The initial candidates should be rising junior Rocco Spindler, fifth-year Andrew Kristofic and perhaps rising sophomore Billy Schrauth. Kristofic has starting experience, most notably stepping in at left guard for the second half of the 2021 season, with much success. The other two are unknowns since high-profile recruitments.

For the moment, presume the starting guards come from that trio. The player to nominally come up short should still anticipate playing in 2023. Notre Dame’s offensive line health in 2022 was absurd. Aside from Patterson suffering a foot injury in August, no offensive lineman endured notable injury.

That may have been karmic justice for the historical string of injuries at left tackle in 2021, needing four underclassmen to take their knocks just to get through the first half of the season, but it was still the first time since 2017 the Irish enjoyed such fortune up front, needing at least two reserves in each of the four intervening seasons.

It would be irrational to expect such luck again, giving tangible motivation to the three other rising sophomores as well as a pair of rising juniors, none of whom have seen the field yet.
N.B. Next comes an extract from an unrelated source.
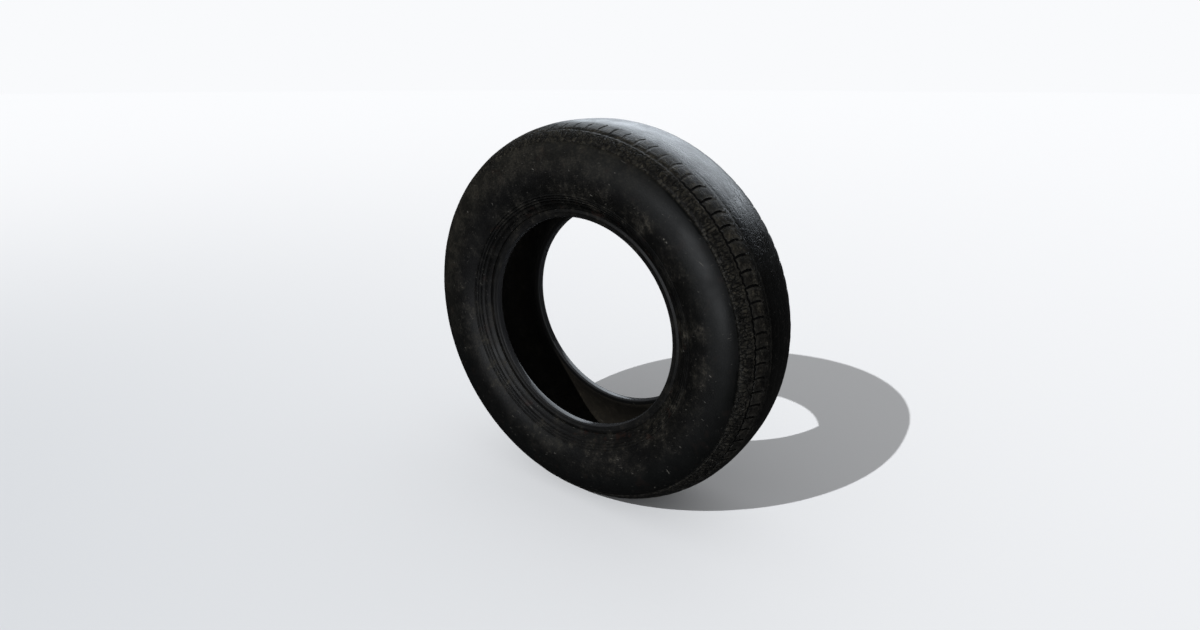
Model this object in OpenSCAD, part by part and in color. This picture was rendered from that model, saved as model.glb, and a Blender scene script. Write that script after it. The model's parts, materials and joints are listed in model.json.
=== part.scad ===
// Worn car tyre, standing on its tread with no rim.
//
// One rubber moulding: tread, shoulders, sidewalls and two beads around an open air space.
// Millimetres. The origin is the wheel centre, the wheel axis is Y and Z is up.
// The section is drawn once as a half outline, from the crown round to the inside of the
// tread, mirrored across the centre plane and turned round the wheel axis.

/* [Overall size] */
// Diameter across the tread
outer_d = 594; // [490:1:720]
// Width across the sidewalls at their widest
section_w = 170; // [140:1:210]
// Widest point of the sidewall, as a share of the height from bead to tread
widest_at = 0.534; // [0.45:0.002:0.6]
// Fullness of the shoulder, 2 is an ellipse and more is squarer
shoulder_power = 2.63; // [2.2:0.01:3.2]

/* [Beads] */
// Diameter of the bead bases, which grip the rim
seat_d = 328; // [270:1:395]
// Distance between the outer faces of the two beads, which is the width of the rim
rim_w = 117; // [96:1:142]
// Width of each bead, from its toe to its outer face
bead_w = 12; // [9:0.5:15]
// Radius of the rounded heel between the base and the outer face of a bead
heel_round = 5; // [3:0.5:7]
// Height of the outer face of a bead, up to the line where the rim's edge sat
rim_line_h = 13.5; // [11:0.5:17]
// How far the top of that face lies outside its foot
face_flare = 1.5; // [0.5:0.1:3]
// Height of the straight inner face of a bead
bead_inner_h = 8; // [5:0.5:12]
// Curve of the lower sidewall outside, 1 is a straight line
lower_power = 2; // [1.5:0.05:2.4]
// Curve of the lower sidewall inside
inner_lower_power = 1.7; // [1.5:0.05:2]

/* [Wall thickness] */
// Thickness under the crown, down to the air space
crown_t = 10.5; // [8:0.5:14]
// Thickness of the sidewall at its widest
side_t = 7; // [5:0.5:9]
// Fullness of the shoulder inside, less than outside, so the shoulder is thick
inner_shoulder_power = 2.3; // [2:0.01:2.6]

/* [Rings on the sidewall] */
// Number of fine raised rings above each bead
ring_count = 3; // [0:1:4]
// Height of the lowest ring above the rim line
ring_first_h = 13; // [6:0.5:20]
// Distance from one ring to the next
ring_step = 3.6; // [3:0.1:5]
// Width of a fine ring
ring_w = 1.4; // [0.8:0.1:2]
// Width of the raised line at the rim's edge
rim_line_w = 2.2; // [1:0.1:3]
// How far the rings and the rim line stand out
ring_out = 0.7; // [0.3:0.1:1.2]

/* [Worn tread] */
// Width of the smooth centre rib
centre_rib_w = 20; // [14:1:26]
// Width of the row of large blocks, across the tread
block_row_w = 28; // [18:1:32]
// Width of the shoulder band, from the last groove to the edge of the tread
shoulder_w = 16.5; // [12:0.5:20]
// How far the edge of the tread lies inside the widest point
tread_edge_in = 9; // [6:0.5:14]
// Width of a groove that runs round the tread
groove_w = 2.2; // [1:0.1:3]
// Depth left in a groove that runs round the tread
groove_d = 1.6; // [0.8:0.1:2.5]
// Distance round the tread from one cross groove to the next
pitch = 20.7; // [16:0.1:30]
// Width of a cross groove
cross_w = 3; // [1:0.1:4]
// Depth left in a cross groove
cross_d = 2.2; // [0.8:0.1:3]
// Length of a cross groove
cross_l = 20; // [12:0.5:24]
// Slant of the cross grooves, in degrees
cross_slant = 8; // [0:1:20]
// Width of the small step where the tread ends on the shoulder
edge_step_w = 1.6; // [0.8:0.1:2.4]
// Depth of that step
edge_step_d = 0.9; // [0.4:0.1:1.5]

/* [Resting] */
// Height of the flat spot that the tyre stands on
flat_spot_h = 2; // [1:0.1:3]

/* [Hidden] */
$fn = 180;
outer_steps = 16;  // points along each curve of the outside
inner_steps = 10;  // points along each curve of the inside
heel_steps = 4;

outer_r = outer_d / 2;
seat_r = seat_d / 2;
half_w = section_w / 2;
widest_r = seat_r + widest_at * (outer_r - seat_r);
inner_crown_r = outer_r - crown_t;
inner_half_w = half_w - side_t;
bead_out_y = rim_w / 2;
bead_in_y = bead_out_y - bead_w;
rim_line_r = seat_r + rim_line_h;
rim_line_y = bead_out_y + face_flare;

edge_y = half_w - tread_edge_in;
outer_groove_y = edge_y - shoulder_w;
inner_groove_y = outer_groove_y - block_row_w;
rib_groove_y = centre_rib_w / 2;
cross_in_y = outer_groove_y - cross_l;
cross_count = round(2 * PI * outer_r / pitch);

// Radius of a superelliptic shoulder at a distance y from the centre plane
function arch_r(y, half, crown, power) =
    widest_r + (crown - widest_r) * pow(max(0, 1 - pow(y / half, power)), 1 / power);
// Radius of the outside at a distance y from the centre plane
function tread_r(y) = arch_r(y, half_w, outer_r, shoulder_power);
// Slope of the tread there, in degrees from the wheel axis
function tread_slope(y) = atan2(tread_r(y - 0.5) - tread_r(y + 0.5), 1);
// Distance from the centre plane to a sidewall below its widest point, which comes in from
// half to end as the radius r falls to the end radius
function lower_y(r, half, end, end_r, power) =
    half - (half - end) * pow((widest_r - r) / (widest_r - end_r), power);
function side_y(r) = lower_y(r, half_w, rim_line_y, rim_line_r, lower_power);

// Outline points are [radius, distance from the centre plane], in order from the crown
function arch_points(half, crown, power, steps) = [
    for (i = [0:steps])
        let (a = 90 * i / steps)
        [
            widest_r + (crown - widest_r) * pow(cos(a), 2 / power),
            half * pow(sin(a), 2 / power)
        ]
];
function lower_points(half, end, end_r, power, steps) = [
    for (i = [1:steps])
        let (r = widest_r + (end_r - widest_r) * i / steps)
        [r, lower_y(r, half, end, end_r, power)]
];
heel_points = [
    for (i = [0:heel_steps])
        let (a = 90 * i / heel_steps)
        [seat_r + heel_round * (1 - sin(a)), bead_out_y - heel_round * (1 - cos(a))]
];
outside = concat(
    arch_points(half_w, outer_r, shoulder_power, outer_steps),
    lower_points(half_w, rim_line_y, rim_line_r, lower_power, outer_steps / 2),
    heel_points
);
inside = concat(
    arch_points(inner_half_w, inner_crown_r, inner_shoulder_power, inner_steps),
    lower_points(inner_half_w, bead_in_y, seat_r + bead_inner_h, inner_lower_power, inner_steps),
    [[seat_r, bead_in_y]]
);
function backwards(points) = [for (i = [len(points) - 1:-1:0]) points[i]];
function mirrored(points) = [for (p = points) [p[0], -p[1]]];

// The closed section: out over one side, back inside it, and the other side in return.
// The crown points lie on the centre plane and are used once each.
half_outline = concat(outside, backwards(inside));
other_half = backwards(mirrored(half_outline));
section_outline = concat(
    half_outline,
    [for (i = [1:len(other_half) - 2]) other_half[i]]
);

// One raised ring at radius r, in section, with its foot inside the wall
module ring_section(r, width) {
    translate([r, side_y(r)])
        rotate(atan2(side_y(r + 1) - side_y(r), 1))
            translate([-width / 2, -ring_out])
                square([width, 2 * ring_out]);
}

// One groove that runs round the tread at y, in section, square to the tread
module groove_section(y, width, depth) {
    translate([tread_r(y), y])
        rotate(tread_slope(y))
            translate([-depth, -width / 2])
                square([2 * depth, width]);
}

module half_rings() {
    ring_section(rim_line_r, rim_line_w);
    for (i = [0:1:ring_count - 1])
        ring_section(rim_line_r + ring_first_h + i * ring_step, ring_w);
}

module half_grooves() {
    groove_section(rib_groove_y, groove_w, groove_d);
    groove_section(inner_groove_y, groove_w, groove_d);
    groove_section(outer_groove_y, groove_w, groove_d);
    groove_section(edge_y, edge_step_w, edge_step_d);
}

module section() {
    difference() {
        union() {
            polygon(section_outline);
            half_rings();
            mirror([0, 1]) half_rings();
        }
        half_grooves();
        mirror([0, 1]) half_grooves();
    }
}

// One cross groove at the top of the tyre, from the outer groove in towards the centre
module cross_groove() {
    mid_y = (cross_in_y + outer_groove_y) / 2;
    drop = atan2(tread_r(cross_in_y) - tread_r(outer_groove_y), cross_l);
    translate([0, mid_y, (tread_r(cross_in_y) + tread_r(outer_groove_y)) / 2])
        rotate([-drop, 0, cross_slant])
            translate([-cross_w / 2, -cross_l / 2, -cross_d])
                cube([cross_w, cross_l, 4 * cross_d]);
}

// The cross grooves of one side, shifted round by a share of the pitch
module cross_grooves(shift) {
    for (i = [0:cross_count - 1])
        rotate([0, (i + shift) * 360 / cross_count, 0])
            cross_groove();
}

// What the floor presses flat at the foot of the tread
module below_floor() {
    translate([-outer_r, -section_w, -2 * outer_r + flat_spot_h])
        cube([outer_d, 2 * section_w, outer_r]);
}

module tyre() {
    color([0.09, 0.09, 0.09])
        difference() {
            rotate([90, 0, 0])
                rotate_extrude()
                    section();
            cross_grooves(0.5);
            mirror([0, 1, 0])
                cross_grooves(0);
            below_floor();
        }
}

tyre();
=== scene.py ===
"""Old worn car tyre, standing on its tread on a pale studio floor.

The tyre is one rubber moulding, so it is one closed mesh. Its section is drawn as rows of
points from the crown of the tread, over the shoulder and down the sidewall to the bead, and
back inside, and the rows are spun round the wheel axis. The tread has more columns than the
rest, because its worn grooves are cut into them.

Sizes in the classes are in millimetres and the finished mesh is in metres, in the frame of
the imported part: the origin is the wheel centre, the wheel axis is Y and Z is up.
"""

import json
import logging
import math
import random
from dataclasses import dataclass, field, fields
from enum import Enum

import bmesh
import bpy
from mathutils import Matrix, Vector, noise


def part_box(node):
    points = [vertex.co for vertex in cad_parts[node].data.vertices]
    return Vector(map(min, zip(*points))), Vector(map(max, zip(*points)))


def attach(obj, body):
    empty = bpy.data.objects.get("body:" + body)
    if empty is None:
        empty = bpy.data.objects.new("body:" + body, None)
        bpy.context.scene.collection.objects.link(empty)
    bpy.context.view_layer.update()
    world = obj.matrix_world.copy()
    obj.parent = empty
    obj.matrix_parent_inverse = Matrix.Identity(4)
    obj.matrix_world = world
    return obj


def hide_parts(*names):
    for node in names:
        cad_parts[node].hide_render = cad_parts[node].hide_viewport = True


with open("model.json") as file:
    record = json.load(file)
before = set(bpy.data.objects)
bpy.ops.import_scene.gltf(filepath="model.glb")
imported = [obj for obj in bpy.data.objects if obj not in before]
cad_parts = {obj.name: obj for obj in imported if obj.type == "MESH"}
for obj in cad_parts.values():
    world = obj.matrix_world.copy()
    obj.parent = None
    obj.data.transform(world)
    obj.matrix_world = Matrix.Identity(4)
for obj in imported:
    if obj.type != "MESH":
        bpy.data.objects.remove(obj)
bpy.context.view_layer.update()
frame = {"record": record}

NODE = "tyre"
BODY = "root"
MM = 0.001
# Distance round the tread from one cross groove to the next, in millimetres.
PITCH = 20.7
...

RELATED READING: Where Notre Dame Was & Is: Defensive line, suddenly inexperienced and unproven
Where Notre Dame Was & Is: Tight ends, moving on from an all-time great
Where Notre Dame Was & Is: Running backs, led by a familiar ‘three-headed monster’
Where Notre Dame Was & Is: Linebackers, led by a trio of veterans and little change
Where Notre Dame Was & Is: Defensive backs, with a star sophomore and an Oklahoma State transfer

FUTURE DEPTH
Hiestand pulled in a total of 10 offensive linemen in the last two classes, though Joey Tanona was already forced into retirement due to a concussion suffered in a car accident last winter. Nonetheless, those nine underclassmen present Rudolph plenty of options moving forward, all notable recruits, part of the luxury of taking this job.